● Work to be completed
Copy exactly the lines of the material below that run from the one containing "obj.matrix_parent_inverse = Matrix.Identity(4)" through the one containing "return (channel(red), channel(green), channel(blue), 1.0)". Copy no other lines.

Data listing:
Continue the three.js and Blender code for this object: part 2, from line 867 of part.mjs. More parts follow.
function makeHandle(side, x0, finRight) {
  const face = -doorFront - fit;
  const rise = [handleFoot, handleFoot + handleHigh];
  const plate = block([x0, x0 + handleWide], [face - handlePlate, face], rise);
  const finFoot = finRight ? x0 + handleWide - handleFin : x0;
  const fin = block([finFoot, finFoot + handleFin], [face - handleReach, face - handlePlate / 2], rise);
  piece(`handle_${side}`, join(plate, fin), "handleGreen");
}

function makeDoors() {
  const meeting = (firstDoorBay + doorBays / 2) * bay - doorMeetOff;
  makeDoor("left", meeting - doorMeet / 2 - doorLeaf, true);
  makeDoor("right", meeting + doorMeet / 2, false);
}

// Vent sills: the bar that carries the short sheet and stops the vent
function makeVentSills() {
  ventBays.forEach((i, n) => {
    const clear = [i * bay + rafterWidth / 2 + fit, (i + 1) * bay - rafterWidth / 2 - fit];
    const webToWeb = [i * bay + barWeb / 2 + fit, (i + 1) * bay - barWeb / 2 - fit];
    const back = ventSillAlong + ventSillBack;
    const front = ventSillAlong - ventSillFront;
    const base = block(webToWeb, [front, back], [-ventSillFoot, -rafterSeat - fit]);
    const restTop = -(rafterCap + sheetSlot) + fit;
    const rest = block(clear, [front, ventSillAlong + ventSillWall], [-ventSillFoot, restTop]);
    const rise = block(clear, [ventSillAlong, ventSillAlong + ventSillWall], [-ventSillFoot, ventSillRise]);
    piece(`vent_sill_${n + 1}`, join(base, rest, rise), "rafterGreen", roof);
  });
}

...

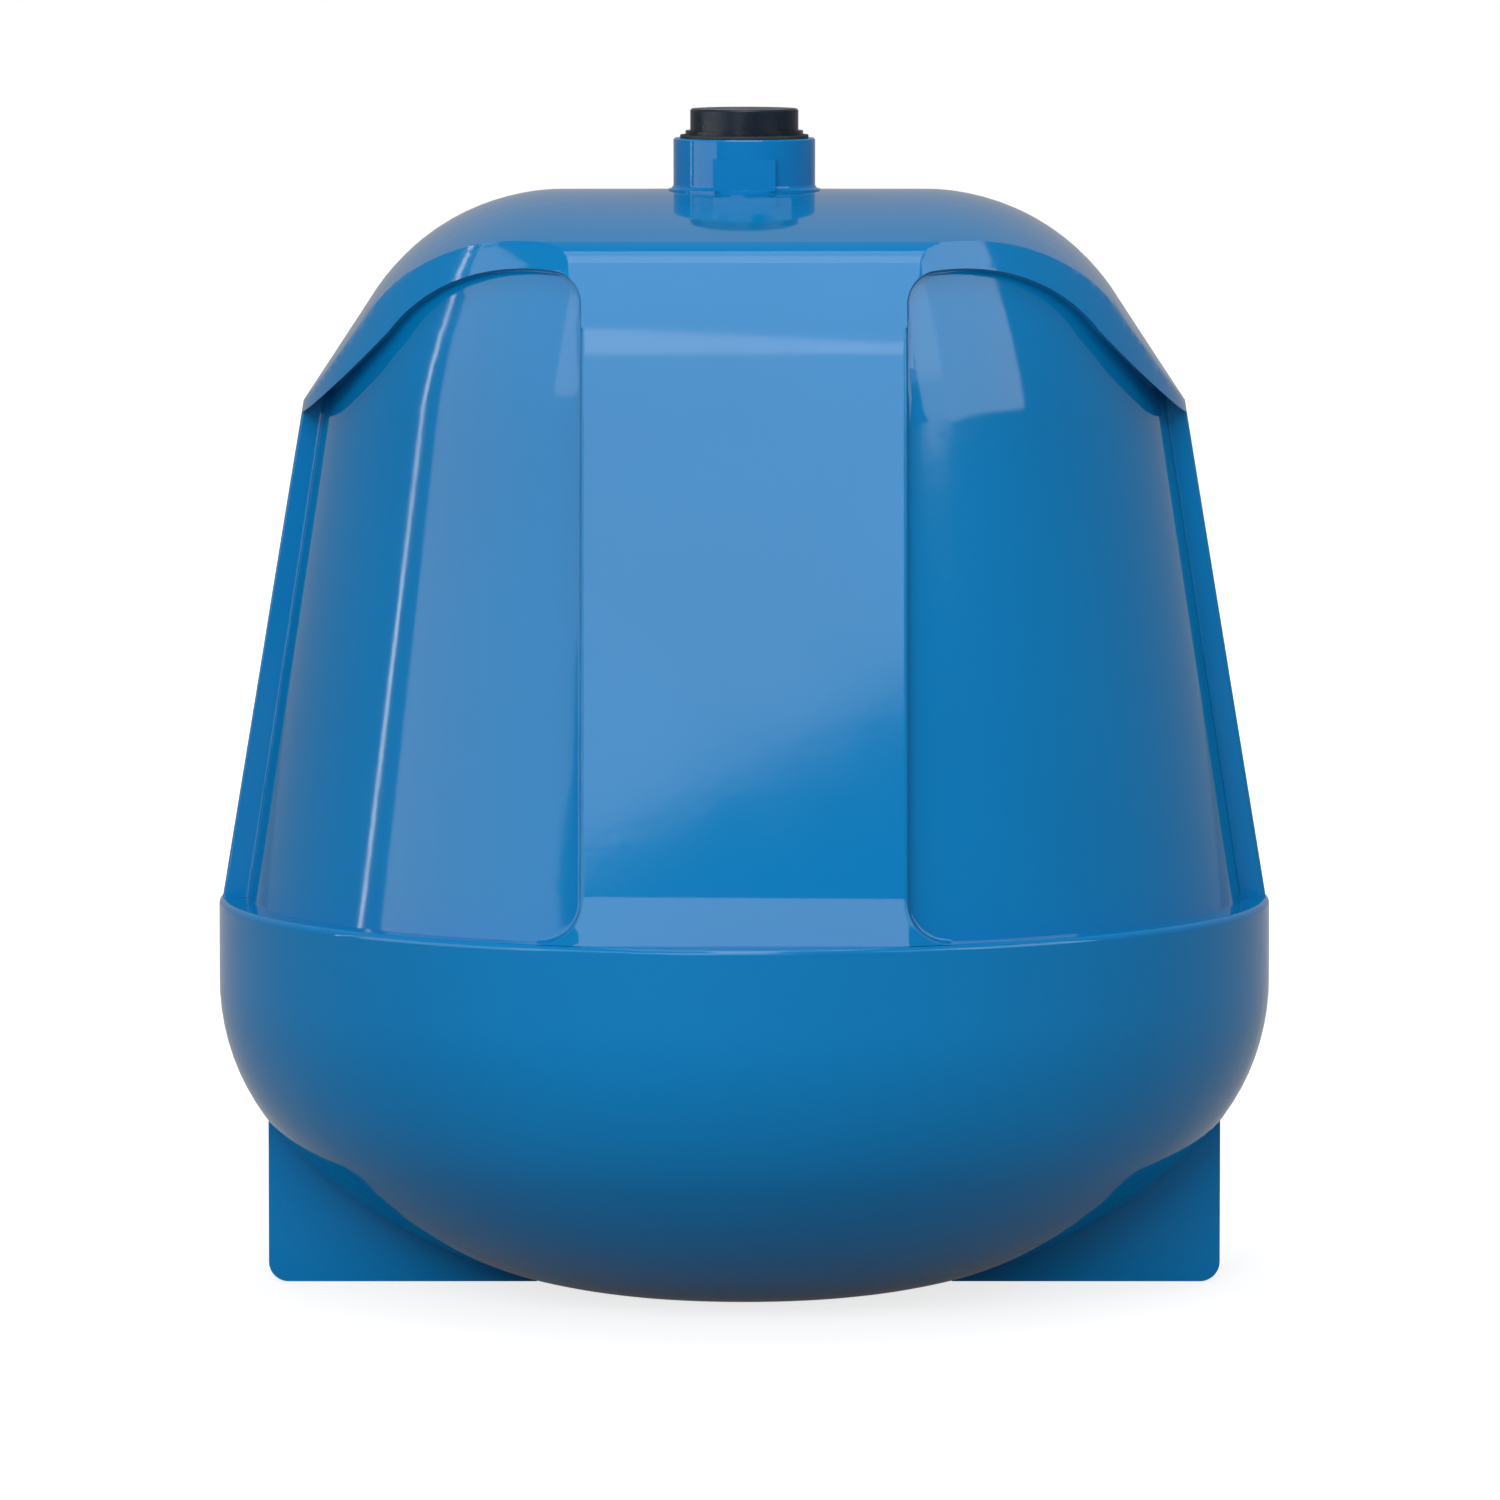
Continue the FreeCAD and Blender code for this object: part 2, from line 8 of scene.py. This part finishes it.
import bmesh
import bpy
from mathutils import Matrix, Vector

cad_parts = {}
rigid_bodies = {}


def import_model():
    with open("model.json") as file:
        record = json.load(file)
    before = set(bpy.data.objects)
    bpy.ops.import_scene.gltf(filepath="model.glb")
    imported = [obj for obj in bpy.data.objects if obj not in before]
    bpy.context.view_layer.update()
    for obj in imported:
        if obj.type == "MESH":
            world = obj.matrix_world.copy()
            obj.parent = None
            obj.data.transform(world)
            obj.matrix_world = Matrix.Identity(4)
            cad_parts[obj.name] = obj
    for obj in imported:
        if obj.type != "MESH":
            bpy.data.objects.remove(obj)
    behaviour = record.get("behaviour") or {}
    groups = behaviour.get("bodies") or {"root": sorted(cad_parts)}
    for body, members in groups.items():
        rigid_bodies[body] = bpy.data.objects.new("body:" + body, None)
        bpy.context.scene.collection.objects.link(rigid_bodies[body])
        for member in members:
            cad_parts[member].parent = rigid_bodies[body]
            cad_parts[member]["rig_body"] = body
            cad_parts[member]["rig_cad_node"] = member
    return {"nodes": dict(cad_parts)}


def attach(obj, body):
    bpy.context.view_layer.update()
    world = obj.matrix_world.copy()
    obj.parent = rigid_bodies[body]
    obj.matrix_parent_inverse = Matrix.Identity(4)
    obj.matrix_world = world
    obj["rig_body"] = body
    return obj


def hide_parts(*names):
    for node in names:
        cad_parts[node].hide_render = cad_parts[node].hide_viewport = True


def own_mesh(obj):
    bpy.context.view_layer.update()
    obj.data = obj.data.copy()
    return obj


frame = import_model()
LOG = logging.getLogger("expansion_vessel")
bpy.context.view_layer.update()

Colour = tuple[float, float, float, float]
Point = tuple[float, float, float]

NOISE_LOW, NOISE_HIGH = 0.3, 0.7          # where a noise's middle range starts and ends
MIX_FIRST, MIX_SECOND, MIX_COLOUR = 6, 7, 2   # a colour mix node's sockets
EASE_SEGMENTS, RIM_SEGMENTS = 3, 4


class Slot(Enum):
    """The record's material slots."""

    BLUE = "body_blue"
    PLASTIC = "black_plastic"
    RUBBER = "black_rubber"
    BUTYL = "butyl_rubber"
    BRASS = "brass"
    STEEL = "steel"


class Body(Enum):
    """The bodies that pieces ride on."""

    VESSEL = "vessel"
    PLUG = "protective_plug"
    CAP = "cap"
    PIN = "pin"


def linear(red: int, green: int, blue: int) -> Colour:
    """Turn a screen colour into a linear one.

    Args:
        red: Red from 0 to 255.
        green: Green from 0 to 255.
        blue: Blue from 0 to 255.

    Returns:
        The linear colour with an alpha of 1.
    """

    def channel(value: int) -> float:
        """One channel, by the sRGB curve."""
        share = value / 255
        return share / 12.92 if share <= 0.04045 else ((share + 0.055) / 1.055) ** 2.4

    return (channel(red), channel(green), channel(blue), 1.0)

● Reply
    obj.matrix_parent_inverse = Matrix.Identity(4)
    obj.matrix_world = world
    obj["rig_body"] = body
    return obj


def hide_parts(*names):
    for node in names:
        cad_parts[node].hide_render = cad_parts[node].hide_viewport = True


def own_mesh(obj):
    bpy.context.view_layer.update()
    obj.data = obj.data.copy()
    return obj


frame = import_model()
LOG = logging.getLogger("expansion_vessel")
bpy.context.view_layer.update()

Colour = tuple[float, float, float, float]
Point = tuple[float, float, float]

NOISE_LOW, NOISE_HIGH = 0.3, 0.7          # where a noise's middle range starts and ends
MIX_FIRST, MIX_SECOND, MIX_COLOUR = 6, 7, 2   # a colour mix node's sockets
EASE_SEGMENTS, RIM_SEGMENTS = 3, 4


class Slot(Enum):
    """The record's material slots."""

    BLUE = "body_blue"
    PLASTIC = "black_plastic"
    RUBBER = "black_rubber"
    BUTYL = "butyl_rubber"
    BRASS = "brass"
    STEEL = "steel"


class Body(Enum):
    """The bodies that pieces ride on."""

    VESSEL = "vessel"
    PLUG = "protective_plug"
    CAP = "cap"
    PIN = "pin"


def linear(red: int, green: int, blue: int) -> Colour:
    """Turn a screen colour into a linear one.

    Args:
        red: Red from 0 to 255.
        green: Green from 0 to 255.
        blue: Blue from 0 to 255.

    Returns:
        The linear colour with an alpha of 1.
    """

    def channel(value: int) -> float:
        """One channel, by the sRGB curve."""
        share = value / 255
        return share / 12.92 if share <= 0.04045 else ((share + 0.055) / 1.055) ** 2.4

    return (channel(red), channel(green), channel(blue), 1.0)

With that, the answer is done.